Gather each line of the records where "right" appears.

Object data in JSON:
* * * * *
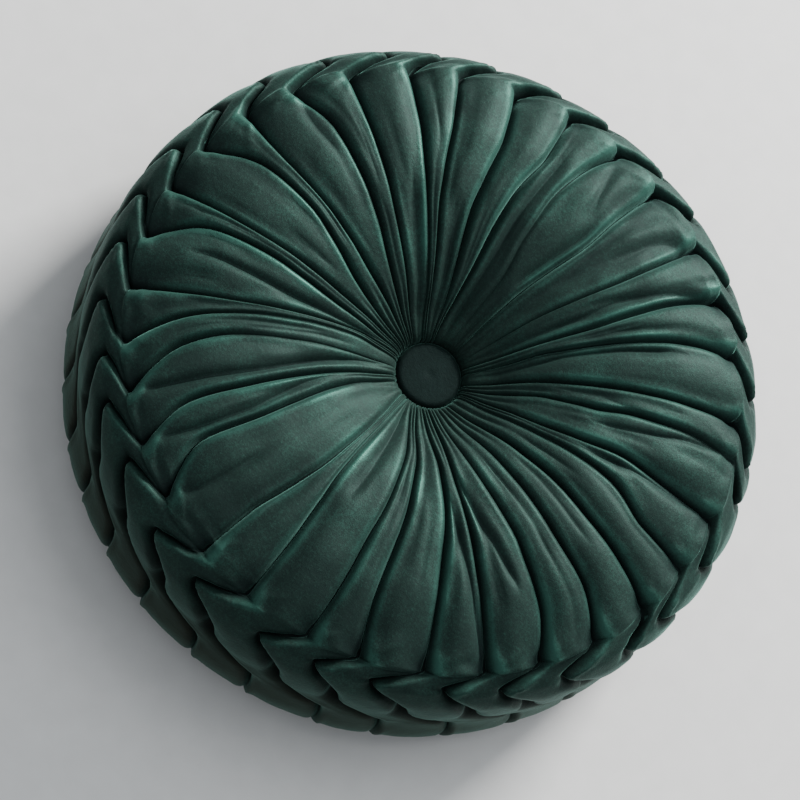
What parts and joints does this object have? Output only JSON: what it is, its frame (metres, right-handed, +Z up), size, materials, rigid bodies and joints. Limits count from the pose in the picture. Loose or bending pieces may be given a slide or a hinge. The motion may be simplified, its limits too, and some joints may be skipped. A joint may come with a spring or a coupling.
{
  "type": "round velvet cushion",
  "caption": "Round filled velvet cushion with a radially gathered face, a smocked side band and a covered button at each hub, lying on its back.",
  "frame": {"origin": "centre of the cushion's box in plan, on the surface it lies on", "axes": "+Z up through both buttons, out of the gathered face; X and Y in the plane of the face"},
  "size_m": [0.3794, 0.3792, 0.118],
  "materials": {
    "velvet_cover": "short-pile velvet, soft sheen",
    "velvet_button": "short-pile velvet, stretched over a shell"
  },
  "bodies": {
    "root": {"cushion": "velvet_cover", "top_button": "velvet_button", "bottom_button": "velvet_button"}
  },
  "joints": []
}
* * * * *
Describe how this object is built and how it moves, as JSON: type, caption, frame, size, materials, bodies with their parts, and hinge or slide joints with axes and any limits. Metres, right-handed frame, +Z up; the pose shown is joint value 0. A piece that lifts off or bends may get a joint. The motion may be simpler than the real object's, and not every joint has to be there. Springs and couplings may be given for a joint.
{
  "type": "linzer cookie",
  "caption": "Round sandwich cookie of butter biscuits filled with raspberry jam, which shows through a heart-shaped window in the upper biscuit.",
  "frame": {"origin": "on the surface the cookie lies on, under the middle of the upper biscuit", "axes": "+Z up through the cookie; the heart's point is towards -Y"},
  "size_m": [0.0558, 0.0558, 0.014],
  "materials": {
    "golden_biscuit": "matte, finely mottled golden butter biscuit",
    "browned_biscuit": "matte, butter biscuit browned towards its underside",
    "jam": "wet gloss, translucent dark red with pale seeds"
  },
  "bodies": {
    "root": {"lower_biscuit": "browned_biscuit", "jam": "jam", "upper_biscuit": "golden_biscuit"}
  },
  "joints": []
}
* * * * *
● RESULT FOR THIS TASK:
What parts and joints does this object have? Output only JSON: what it is, its frame (metres, right-handed, +Z up), size, materials, rigid bodies and joints. Limits count from the pose in the picture. Loose or bending pieces may be given a slide or a hinge. The motion may be simplified, its limits too, and some joints may be skipped. A joint may come with a spring or a coupling.
Describe how this object is built and how it moves, as JSON: type, caption, frame, size, materials, bodies with their parts, and hinge or slide joints with axes and any limits. Metres, right-handed frame, +Z up; the pose shown is joint value 0. A piece that lifts off or bends may get a joint. The motion may be simpler than the real object's, and not every joint has to be there. Springs and couplings may be given for a joint.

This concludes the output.